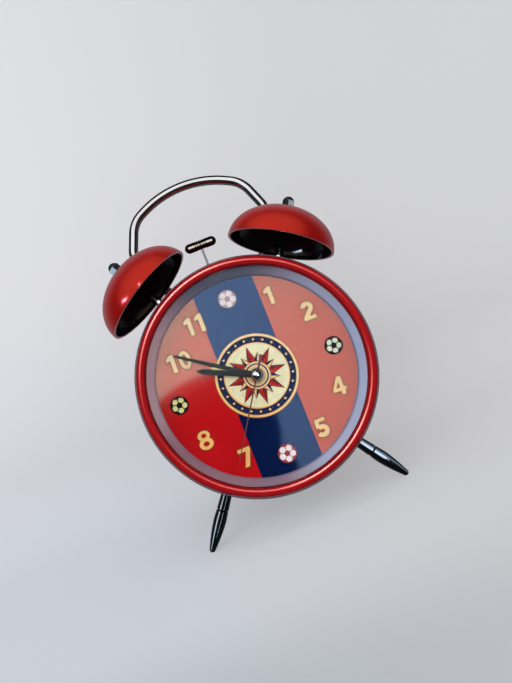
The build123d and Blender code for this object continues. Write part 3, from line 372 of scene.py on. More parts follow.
# By key: the material's name, two tones, metallic, range of roughness, scale of the pattern, and extras.
FINISHES = {
    "bell_out": ("bell_red_enamel", (0.46, 0.009, 0.006), (0.41, 0.007, 0.005), 0.5, (0.18, 0.26), 90.0,
                 {"grain": 0.003, "Coat_Weight": 0.45, "Coat_Roughness": 0.03, "Specular_IOR_Level": 0.2}),
    "bell_in": ("bell_black_inside", (0.004, 0.004, 0.005), (0.008, 0.007, 0.008), 0.0, (0.06, 0.10), 90.0,
                {"grain": 0.003, "Coat_Weight": 0.2, "Coat_Roughness": 0.04, "Specular_IOR_Level": 0.15}),
    "bell_rim": ("bell_rim_edge", (0.62, 0.30, 0.28), (0.50, 0.20, 0.20), 0.8, (0.2, 0.3), 90.0, {}),
    # The outline colour of chrome, handle, nut and feet is painted shade at their edges.
    "chrome": ("chrome_plate", (0.62, 0.65, 0.70), (0.55, 0.58, 0.64), 1.0, (0.05, 0.11), 200.0,
               {"grain": 0.003, "outline": (0.10, 0.12, 0.15)}),
    "handle": ("handle_chrome", (0.42, 0.42, 0.43), (0.37, 0.38, 0.40), 1.0, (0.06, 0.12), 200.0,
               {"grain": 0.003, "outline": (0.08, 0.09, 0.11)}),
    "nut": ("nut_chrome_blue", (0.50, 0.56, 0.62), (0.44, 0.50, 0.57), 1.0, (0.08, 0.16), 200.0,
            {"grain": 0.003, "outline": (0.04, 0.07, 0.09)}),
    "feet": ("foot_black_chrome", (0.12, 0.13, 0.15), (0.10, 0.11, 0.13), 1.0, (0.06, 0.12), 200.0,
             {"grain": 0.003, "outline": (0.02, 0.04, 0.05)}),
    "steel": ("zinc_steel_plate", (0.50, 0.51, 0.52), (0.42, 0.43, 0.45), 1.0, (0.26, 0.38), 200.0,
              {"grain": 0.008, "streak": (1.0, 1.0, 6.0)}),
    "hand_dark": ("hand_dark_enamel", (0.028, 0.026, 0.028), (0.020, 0.020, 0.022), 0.0, (0.3, 0.4), 300.0,
                  {"grain": 0.003, "Specular_IOR_Level": 0.1}),
    "hand_red": ("hand_red_enamel", (0.12, 0.004, 0.010), (0.09, 0.003, 0.008), 0.2, (0.3, 0.4), 300.0, {}),
    "hand_gold": ("hand_gold_enamel", (0.72, 0.50, 0.22), (0.62, 0.42, 0.18), 0.6, (0.26, 0.36), 300.0, {}),
    "gear": ("gear_acetal", (0.62, 0.62, 0.58), (0.56, 0.56, 0.53), 0.0, (0.34, 0.46), 300.0,
             {"grain": 0.006}),
    "magnet": ("magnet_ferrite", (0.05, 0.05, 0.055), (0.035, 0.035, 0.04), 0.2, (0.5, 0.65), 300.0,
               {"grain": 0.02}),
    "lamination": ("stator_steel", (0.36, 0.37, 0.39), (0.30, 0.31, 0.33), 1.0, (0.3, 0.42), 300.0,
                   {"grain": 0.01}),
    "copper": ("copper_winding", (0.62, 0.22, 0.09), (0.50, 0.16, 0.06), 0.9, (0.26, 0.4), 300.0,
               {"grain": 0.03, "streak": (14.0, 1.0, 1.0)}),
    "board": ("board_green", (0.012, 0.10, 0.035), (0.008, 0.07, 0.025), 0.0, (0.3, 0.42), 300.0,
              {"grain": 0.008}),
    "housing": ("housing_grey_plastic", (0.20, 0.20, 0.21), (0.17, 0.17, 0.18), 0.0, (0.4, 0.52), 260.0,
                {"grain": 0.02}),
    "cover": ("cover_black_plastic", (0.020, 0.020, 0.022), (0.015, 0.015, 0.017), 0.0, (0.42, 0.56), 260.0,
              {"grain": 0.04}),
    "knob": ("knob_grey_plastic", (0.16, 0.16, 0.17), (0.13, 0.13, 0.14), 0.0, (0.36, 0.48), 260.0,
             {"grain": 0.02}),
    "cell": ("cell_jacket", (0.05, 0.05, 0.055), (0.04, 0.04, 0.045), 0.3, (0.24, 0.34), 260.0,
             {"grain": 0.004}),
}

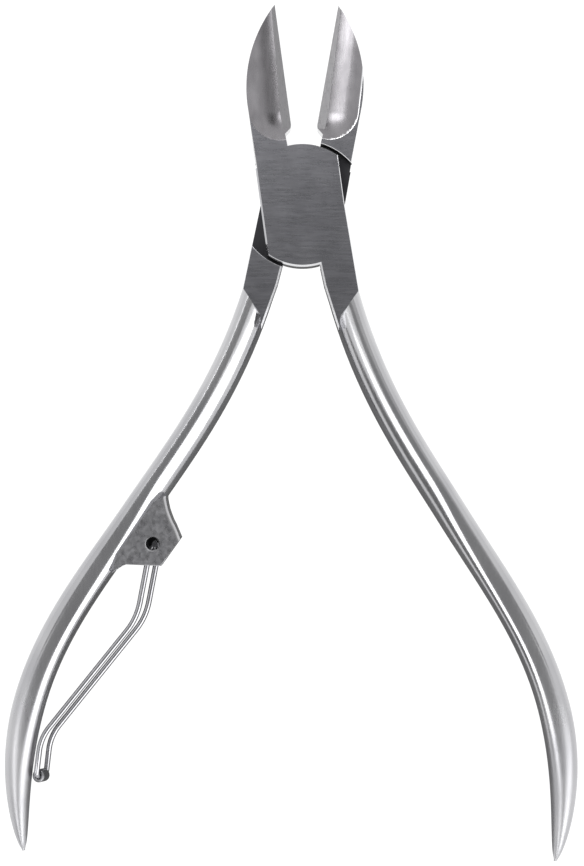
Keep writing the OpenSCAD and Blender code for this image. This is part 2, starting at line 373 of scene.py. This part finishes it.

**What needs to be done:** Reproduce the records above exactly as they appear.

**Output for this exercise:**
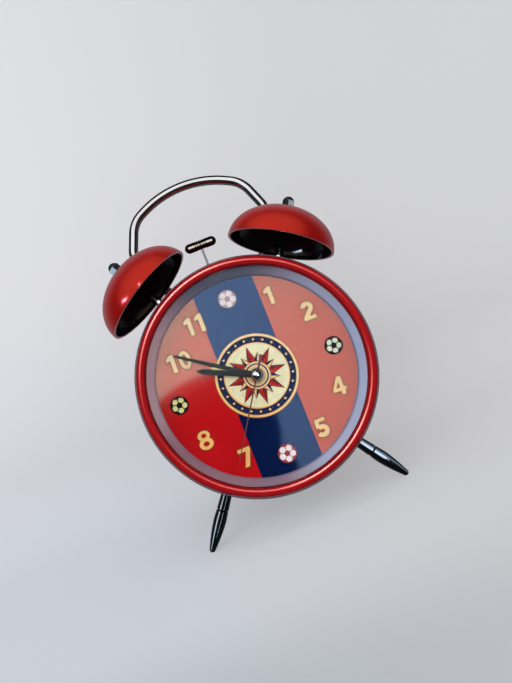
The build123d and Blender code for this object continues. Write part 3, from line 372 of scene.py on. More parts follow.
# By key: the material's name, two tones, metallic, range of roughness, scale of the pattern, and extras.
FINISHES = {
    "bell_out": ("bell_red_enamel", (0.46, 0.009, 0.006), (0.41, 0.007, 0.005), 0.5, (0.18, 0.26), 90.0,
                 {"grain": 0.003, "Coat_Weight": 0.45, "Coat_Roughness": 0.03, "Specular_IOR_Level": 0.2}),
    "bell_in": ("bell_black_inside", (0.004, 0.004, 0.005), (0.008, 0.007, 0.008), 0.0, (0.06, 0.10), 90.0,
                {"grain": 0.003, "Coat_Weight": 0.2, "Coat_Roughness": 0.04, "Specular_IOR_Level": 0.15}),
    "bell_rim": ("bell_rim_edge", (0.62, 0.30, 0.28), (0.50, 0.20, 0.20), 0.8, (0.2, 0.3), 90.0, {}),
    # The outline colour of chrome, handle, nut and feet is painted shade at their edges.
    "chrome": ("chrome_plate", (0.62, 0.65, 0.70), (0.55, 0.58, 0.64), 1.0, (0.05, 0.11), 200.0,
               {"grain": 0.003, "outline": (0.10, 0.12, 0.15)}),
    "handle": ("handle_chrome", (0.42, 0.42, 0.43), (0.37, 0.38, 0.40), 1.0, (0.06, 0.12), 200.0,
               {"grain": 0.003, "outline": (0.08, 0.09, 0.11)}),
    "nut": ("nut_chrome_blue", (0.50, 0.56, 0.62), (0.44, 0.50, 0.57), 1.0, (0.08, 0.16), 200.0,
            {"grain": 0.003, "outline": (0.04, 0.07, 0.09)}),
    "feet": ("foot_black_chrome", (0.12, 0.13, 0.15), (0.10, 0.11, 0.13), 1.0, (0.06, 0.12), 200.0,
             {"grain": 0.003, "outline": (0.02, 0.04, 0.05)}),
    "steel": ("zinc_steel_plate", (0.50, 0.51, 0.52), (0.42, 0.43, 0.45), 1.0, (0.26, 0.38), 200.0,
              {"grain": 0.008, "streak": (1.0, 1.0, 6.0)}),
    "hand_dark": ("hand_dark_enamel", (0.028, 0.026, 0.028), (0.020, 0.020, 0.022), 0.0, (0.3, 0.4), 300.0,
                  {"grain": 0.003, "Specular_IOR_Level": 0.1}),
    "hand_red": ("hand_red_enamel", (0.12, 0.004, 0.010), (0.09, 0.003, 0.008), 0.2, (0.3, 0.4), 300.0, {}),
    "hand_gold": ("hand_gold_enamel", (0.72, 0.50, 0.22), (0.62, 0.42, 0.18), 0.6, (0.26, 0.36), 300.0, {}),
    "gear": ("gear_acetal", (0.62, 0.62, 0.58), (0.56, 0.56, 0.53), 0.0, (0.34, 0.46), 300.0,
             {"grain": 0.006}),
    "magnet": ("magnet_ferrite", (0.05, 0.05, 0.055), (0.035, 0.035, 0.04), 0.2, (0.5, 0.65), 300.0,
               {"grain": 0.02}),
    "lamination": ("stator_steel", (0.36, 0.37, 0.39), (0.30, 0.31, 0.33), 1.0, (0.3, 0.42), 300.0,
                   {"grain": 0.01}),
    "copper": ("copper_winding", (0.62, 0.22, 0.09), (0.50, 0.16, 0.06), 0.9, (0.26, 0.4), 300.0,
               {"grain": 0.03, "streak": (14.0, 1.0, 1.0)}),
    "board": ("board_green", (0.012, 0.10, 0.035), (0.008, 0.07, 0.025), 0.0, (0.3, 0.42), 300.0,
              {"grain": 0.008}),
    "housing": ("housing_grey_plastic", (0.20, 0.20, 0.21), (0.17, 0.17, 0.18), 0.0, (0.4, 0.52), 260.0,
                {"grain": 0.02}),
    "cover": ("cover_black_plastic", (0.020, 0.020, 0.022), (0.015, 0.015, 0.017), 0.0, (0.42, 0.56), 260.0,
              {"grain": 0.04}),
    "knob": ("knob_grey_plastic", (0.16, 0.16, 0.17), (0.13, 0.13, 0.14), 0.0, (0.36, 0.48), 260.0,
             {"grain": 0.02}),
    "cell": ("cell_jacket", (0.05, 0.05, 0.055), (0.04, 0.04, 0.045), 0.3, (0.24, 0.34), 260.0,
             {"grain": 0.004}),
}

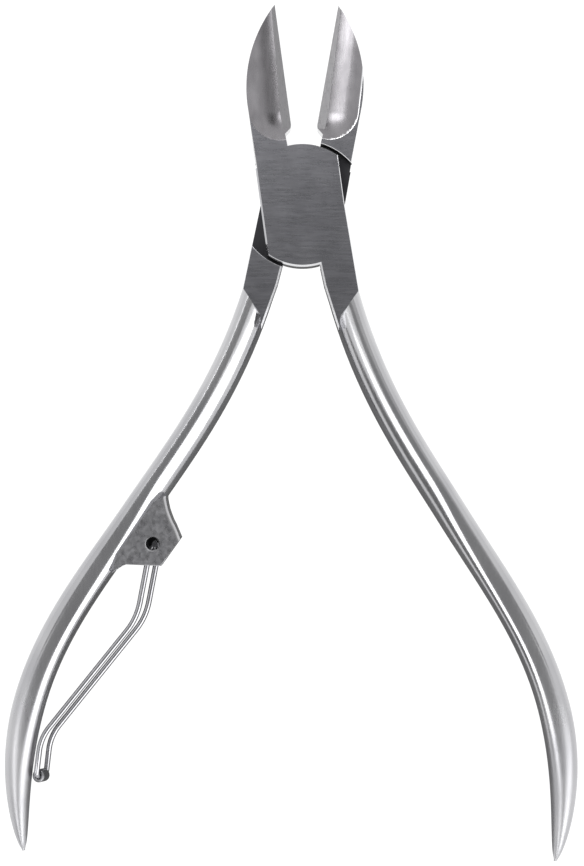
Keep writing the OpenSCAD and Blender code for this image. This is part 2, starting at line 373 of scene.py. This part finishes it.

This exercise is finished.